Hay una boca sonriente con un perfil de dientes impecables, una cabeza engominada, una guitarra, un bandoneón, mucho fileteado, mucha puerta que deja ver un patio con glicinas, una estampa acodada en una esquina, un farol, un zapato de alto tacón, un almacén. Un tiempo que maceraba pasiones, actitudes hostiles y peleas cuchillo en mano. Todo por el heroísmo, por el derecho del más fuerte, por galardones de guapo, por posesión de una mujer codiciada rara vez considerada algo más que un objeto.

Tanto que al principio, cuando el tango se bailaba entre hombres, las mujeres, las minas, las percantas miraban y esperaban que las eligiera el más rudo, el más cabrero, el más pintón, el más parecido al morocho, el mejor. No hay que olvidar que Gardel nació en 1890, año en que el drama “Juan Moreira” se estrenaba en Buenos Aires: otro mito, otro gaucho legendario cuya valentía alentaba el perfil de los guapos.

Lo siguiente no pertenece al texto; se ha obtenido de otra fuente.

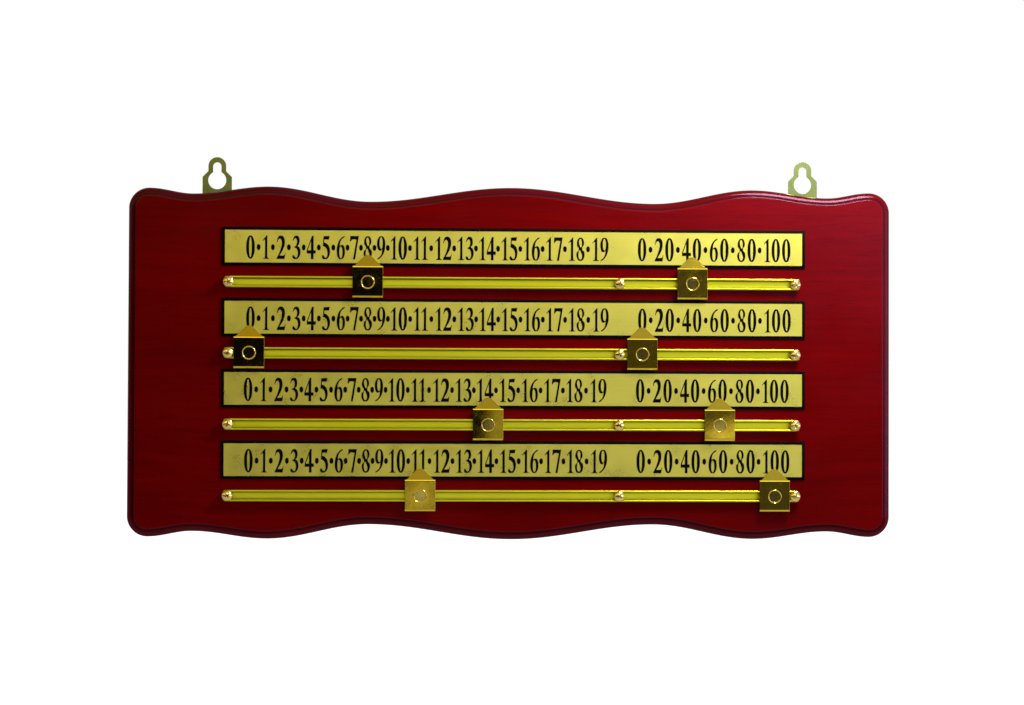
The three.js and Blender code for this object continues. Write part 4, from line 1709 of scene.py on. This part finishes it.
@dataclass
class Studio:
    """Camera, soft lights, pale floor and white surround."""

    camera_at: Point3 = (-0.0656, -1.5769, -0.0188)
    yaw: float = 2.412
    pitch: float = 0.999
    roll: float = 0.224
    lens: float = 70
    floor_z: float = -0.3
    floor_front: float = 1.2
    floor_reach: float = 6
    floor_bounce: float = 0.2
    warm: Colour = (1, 0.85, 0.3)
    cool: Colour = (0.88, 0.96, 1.4)
    behind: Colour = (0.6, 0.6, 0.6)
    lean: float = 0.85
    bank: tuple[Point2, ...] = ((0.572, 0), (0.584, 1), (0.81, 1), (0.84, 0.27), (1, 0.25))
    lamps: tuple[Lamp, ...] = (
        Lamp("key", (0.29, -0.25, 0.36), (0.1, 0, 0), (0.16, 0.16), 4.2),
        Lamp("low_card", (-0.075, -1, -0.158), (-0.075, 0, -0.158), (0.05, 0.05), 0.0038),
        Lamp("middle_card", (0.038, -1, -0.0665), (0.038, 0, -0.0665), (0.05, 0.07), 0.0038, -10),
        Lamp("side_card", (0.316, -1, -0.086), (0.316, 0, -0.086), (0.05, 0.04), 0.0046, 21),
    )

    def build(self) -> None:
        """Sets up the studio."""
        self._camera()
        self._world()
        self._floor()
        for lamp in self.lamps:
            lamp.light()
        bpy.context.scene.view_settings.view_transform = "Standard"

    def _camera(self) -> None:
        """The camera."""
        yaw, pitch, roll = (math.radians(a) for a in (self.yaw, self.pitch, self.roll))
        ahead = Vector((math.sin(yaw) * math.cos(pitch), math.cos(yaw) * math.cos(pitch), math.sin(pitch)))
        right = Vector((math.cos(yaw), -math.sin(yaw), 0))
        up = right.cross(ahead)
        turned_right = right * math.cos(roll) + up * math.sin(roll)
        turned_up = up * math.cos(roll) - right * math.sin(roll)
        data = bpy.data.cameras.new("camera")
        data.lens = self.lens
        data.sensor_width = 36
        camera = show("camera", data)
        turn = Matrix((turned_right, turned_up, -ahead)).transposed().to_4x4()
        camera.matrix_world = Matrix.Translation(self.camera_at) @ turn
        bpy.context.scene.camera = camera

    def _world(self) -> None:
        """White to the eye; for the light, dark at eye level in front and bright above."""
        world = bpy.data.worlds.new("surround")
        world.use_nodes = True
        bpy.context.scene.world = world
        bench = Bench(world.node_tree)
        background = world.node_tree.nodes["Background"]
        direction = bench.add("ShaderNodeTexCoord").outputs["Generated"]
        parts = bench.add("ShaderNodeSeparateXYZ", {0: direction}).outputs
        ahead = bench.math("MAXIMUM", bench.math("MULTIPLY", parts[1], -1), 0.01)
        side = bench.math("MULTIPLY_ADD", bench.math("DIVIDE", parts[0], ahead), 0.5, 0.5, clamp=True)
        past_middle = bench.math("MAXIMUM", bench.math("SUBTRACT", side, 0.5), 0)
        tilt = bench.math("MULTIPLY", past_middle, self.lean)
        rise = bench.math("ADD", bench.math("DIVIDE", parts[2], ahead), tilt)
        rise = bench.math("MULTIPLY_ADD", rise, 0.5, 0.5, clamp=True)
        right = bench.ramp(side, [(0.525, 0), (0.55, 1)])
        bank = bench.math("MULTIPLY", bench.ramp(rise, self.bank), bench.math("MULTIPLY_ADD", side, 1.2, 0.9))
        glow = bench.math("ADD", bank, bench.math("MULTIPLY_ADD", right, 0.06, 0.003))
        tint = bench.mix(bench.ramp(side, [(0.42, 0), (0.62, 1)]), self.warm, self.cool)
        glow = bench.mix(1.0, glow, tint, kind="MULTIPLY")
        front = bench.math("MULTIPLY_ADD", parts[1], -8, 0.2, clamp=True)
        light = bench.mix(front, self.behind, glow)
        seen = bench.add("ShaderNodeLightPath").outputs["Is Camera Ray"]
        bench.tree.links.new(bench.mix(seen, light, (1, 1, 1)), background.inputs["Color"])

    def _floor(self) -> None:
        """The pale floor."""
        paint = Paint("pale_floor", {"Base Color": (0.3, 0.3, 0.3, 1), "Roughness": 0.9})
        bench = paint.bench
        seen = bench.add("ShaderNodeLightPath").outputs["Is Camera Ray"]
        paint.shader.inputs["Emission Color"].default_value = (1, 1, 1, 1)
        strength = bench.math("MULTIPLY_ADD", seen, 1 - self.floor_bounce, self.floor_bounce)
        bench.tree.links.new(strength, paint.shader.inputs["Emission Strength"])
        mesh = bpy.data.meshes.new("floor")
        near, far, z = -self.floor_front, self.floor_reach, self.floor_z
        corners = [(-far, near, z), (far, near, z), (far, far, z), (-far, far, z)]
        mesh.from_pydata(corners, [], [(0, 1, 2, 3)])
        mesh.materials.append(paint.material)
        show("floor", mesh)


# ---------------- the whole board

def main() -> None:
    """Builds the studio and every piece of the board."""
    logging.basicConfig(level=logging.INFO, format="%(message)s")
    Studio().build()
    finishes = Finishes()
    repeater = Repeater()
    Backboard(finishes).build()
    for row in ROWS:
        NumberStrip(row, finishes, repeater).build()
        Rail(row, finishes).build()
        for kind in ("units", "twenties"):
            Marker(kind, row, finishes).build()
    RailScrews(finishes, repeater).build()
    for side in SIDES:
        Hanger(side, finishes).build()
    HangerScrews(finishes, repeater).build()


if __name__ == "__main__":
    main()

Pero el “tiempo Gardel” fue el de Yrigoyen y el fenómeno de las masas populares que ya anticipaban al peronismo, Evaristo Carriego y Boedo y Florida, el ideario socialista y la editorial Claridad, el diario Crítica de Natalio Botana, el teatro argentino de Laferrere y Florencio Sánchez, el turf y los radioteatros, Ágata Galifi y la mafia de Rosario, Jorge Newbery volando en un nuevo aparato, Mario Melfi llevando el tango a Paris, el hombre “que está solo y espera” en Corrientes y Esmeralda y las temporadas del Nacional.

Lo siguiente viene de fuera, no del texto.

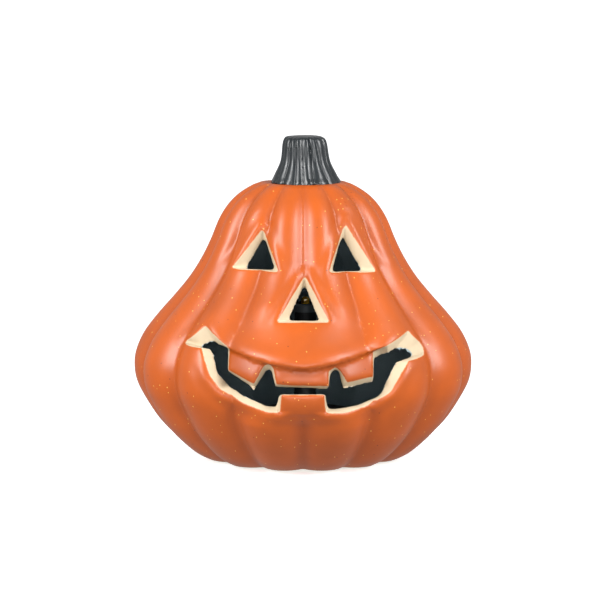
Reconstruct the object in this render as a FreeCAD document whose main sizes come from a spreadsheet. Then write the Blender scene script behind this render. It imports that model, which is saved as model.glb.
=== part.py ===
import FreeCAD, Part
import math
import os
import re
import Sketcher
from FreeCAD import Rotation, Vector

# Hollow ceramic pumpkin with a cut face, a ceramic stem, and a battery light
# that plugs into the hole in its underside. Millimetres, +Z up, the face
# towards -Y, the origin on the ground under the middle of the figure.

SIZES = (
    ("shell_height", 176.0),       # foot to crown
    ("shell_radius", 108.0),       # over the crest of the widest rib
    ("shell_wall", 6.5),
    ("shell_floor", 7.5),
    ("crown_wall", 9.0),
    ("rib_count", 14),
    ("groove_share", 0.05),        # groove depth over the local radius
    ("pad_thickness", 1.0),
    ("pad_share", 0.56),           # pad width over the width of the foot that it sits on
    ("pad_count", 4),
    ("stem_height", 31.5),         # seat to top
    ("stem_radius", 22.4),         # at the flared base
    ("stem_flutes", 13),
    ("stem_lean", 1.4),            # sideways shift of the stem
    ("spigot_radius", 11.5),
    ("seat_depth", 3.0),           # stem seat below the crown
    ("glue_gap", 0.3),
    ("flange_lip", 3.0),           # flange beyond the hole
    ("flange_thickness", 2.4),
    ("plate_lift", 0.8),           # light unit above the foot of the shell
    ("plate_thickness", 4.0),
    ("travel_gap", 0.3),           # air between pieces that move apart
    ("cup_room", 1.25),            # cup beyond the corners of the battery tray
    ("board_headroom", 4.6),       # circuit board to the roof of the cup
    ("cup_wall", 2.0),
    ("ring_depth", 0.9),
    ("cell_radius", 5.25),
    ("cell_length", 44.5),
    ("cell_gap", 0.4),
    ("nub_radius", 1.9),
    ("nub_length", 0.8),
    ("leaf_depth", 3.0),
    ("sheet_metal", 0.4),
    ("tray_wall", 1.3),
    ("door_thickness", 2.6),
    ("door_rim", 1.0),             # door beyond the cell opening
    ("hinge_relief", 0.5),         # door cut back beside its barrel, so that it can swing
    ("door_tab_width", 12.0),
    ("door_tab_length", 7.6),
    ("hinge_half_width", 20.0),
    ("pin_radius", 0.6),
    ("pin_grip", 3.0),             # pin end inside the base plate
    ("screw_radius", 1.1),
    ("screw_head_radius", 2.4),
    ("screw_head_height", 1.3),
    ("insert_radius", 2.3),
    ("post_radius", 3.0),
    ("knob_length", 4.0),
    ("knob_width", 2.4),
    ("knob_travel", 2.0),          # each way from the middle
    ("switch_height", 4.7),
    ("board_thickness", 1.6),
    ("mast_radius", 7.0),
    ("mast_wall", 1.6),
    ("mast_offset", 1.5),
    ("collar_radius", 8.6),
    ("collar_height", 5.4),
    ("lens_radius", 7.4),
    ("lens_height", 13.5),
    ("lens_wall", 1.2),
    ("emitter_radius", 2.6),
    ("emitter_height", 8.6),
    ("lead_radius", 0.55),
)

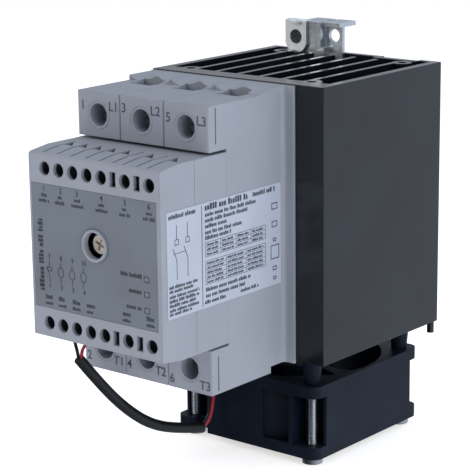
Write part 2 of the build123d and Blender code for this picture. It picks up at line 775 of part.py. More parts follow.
with BuildPart() as rail_hook:
    hook_xs = (latch_x - 12.0, latch_x + 12.0)
    span_box(hook_xs, (back_y, back_y + rail_hook_depth), (rail_top + 0.3, rail_top + 3.3))
    span_box(hook_xs, (back_y + rail_lip, back_y + rail_hook_depth), (rail_top - 2.2, rail_top + 0.3))
    span_box(hook_xs, (back_y, back_y + 1.2), (rail_top + 3.3, rail_top + 10.0))
save(rail_hook, "rail_hook")

latch_nose_z = rail_bottom - 0.3
latch_bottom = sink_z + 0.5
spring_seat_z = sink_z + 8.4
with BuildPart() as rail_latch:
    latch_xs = (latch_x - latch_half, latch_x + latch_half)
    latch_ys = (back_y + 0.3, back_y + 1.8)
    span_box(latch_xs, latch_ys, (latch_bottom, latch_nose_z))
    span_box(latch_xs, (latch_ys[0], back_y + rail_hook_depth - 0.2), (latch_nose_z - 3.0, latch_nose_z))
    nose_ys = (back_y + rail_lip, back_y + rail_hook_depth - 0.2)
    span_box(latch_xs, nose_ys, (latch_nose_z, latch_nose_z + 2.5))
    window_zs = (spring_seat_z - 2.4, latch_nose_z - 4.0)
    span_box((latch_x - 2.6, latch_x + 2.6), latch_ys, window_zs, Mode.SUBTRACT)
    span_box((latch_x - 3.0, latch_x + 3.0), (latch_ys[0], back_y + 3.5), (latch_bottom, latch_bottom + 1.6))
save(rail_latch, "rail_latch")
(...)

Es decir, una babilonia con nuevos caminos para una expresión poética, musical y bailable que Gardel abrazaría “dentro del diapasón temperado del tango” junto al Negro Cele Flores, Roberto Cayol, Vacarezza y González Castillo anticipando a Homero Manzi y a Discepolín.

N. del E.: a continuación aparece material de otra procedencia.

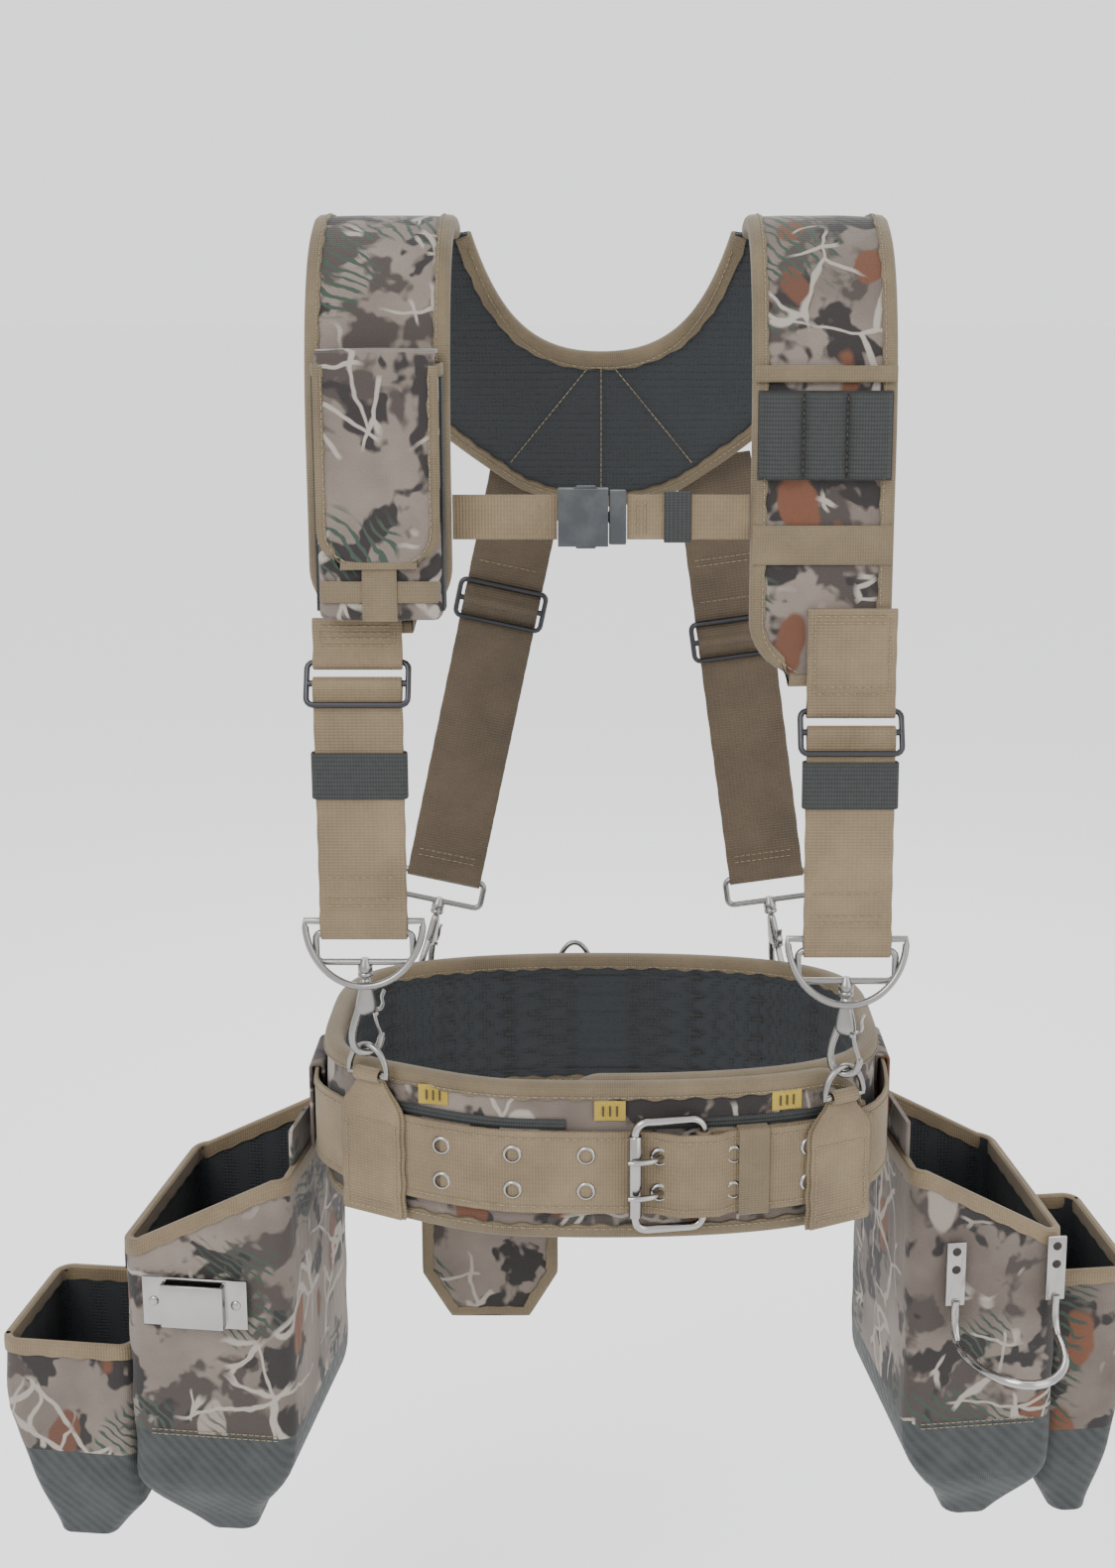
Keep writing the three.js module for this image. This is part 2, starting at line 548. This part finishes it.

La retórica que rige el lenguaje del tango es más que una herramienta de comunicación, se mueve por debajo del mundo porteño, de su impertérrito centralismo que muchas veces se ha negado a comprenderse revuelto, amalgamado por la historia múltiple de este país -europeos, negros, indígenas, árabes y también “cabecitas negras”- como si desconociera parte de sus señas de identidad, una corriente interior de culturas vivas, territorios y latitudes por los que vagabundean muchos y abrevan otros tantos y que harán de la estética del tango un lugar de mestizaje, o como diría Carlos Fuentes, “el resultado de muchos ríos”.

Luego, el tango fue a Paris y volvió más “decente”. Entró a los salones y también al cine, a la literatura y al mito. Borges hizo del Sur, la esquina, la llovizna, la milonga y los compadritos, un canon literario. Y Tomas Eloy Martínez lo convirtió en sombra imaginando ese personaje de “El cantor de tangos” llamado Martel, que aparece y desaparece en los laberintos de Parque Chas.

Un homenaje a esa música que nació en los arrabales de una ciudad que crecía al compás de los muchos idiomas y dialectos del mundo, y también a Borges y al mito Gardel y su voz, su duende, “su misterioso embrujo de cantor morocho”.

¿Usted quiere verlo? Puede ir al cine, buscarlo en un afiche, un pin, una remera, un disco de pasta o hasta en un altar. Pero mejor, vaya a Caminito. Allí, en una esquina en ochava y balcón, está con Evita y Maradona. Nos saludan sin solemnidad, con la alegría de todos los días, con las cosas que les salieron bien y también las que salieron mal, colgados del vacío que deja la ausencia.

“La Muerte -dirá Ulises Petit de Murat- al fijarlo inamoviblemente en una imagen sonriente, feliz, entradora, clara, varonil, porteña, de una juventud arrasadora, sellaba un destino que explican sus fotografías -en los taxis de México, en los trabucos de Panamá, en los bares de Tucumán- o los afiches de sus películas siempre repetidas desde Santiago de Cuba a Tacuarembó: estaba en el pueblo y ahí se quedó”.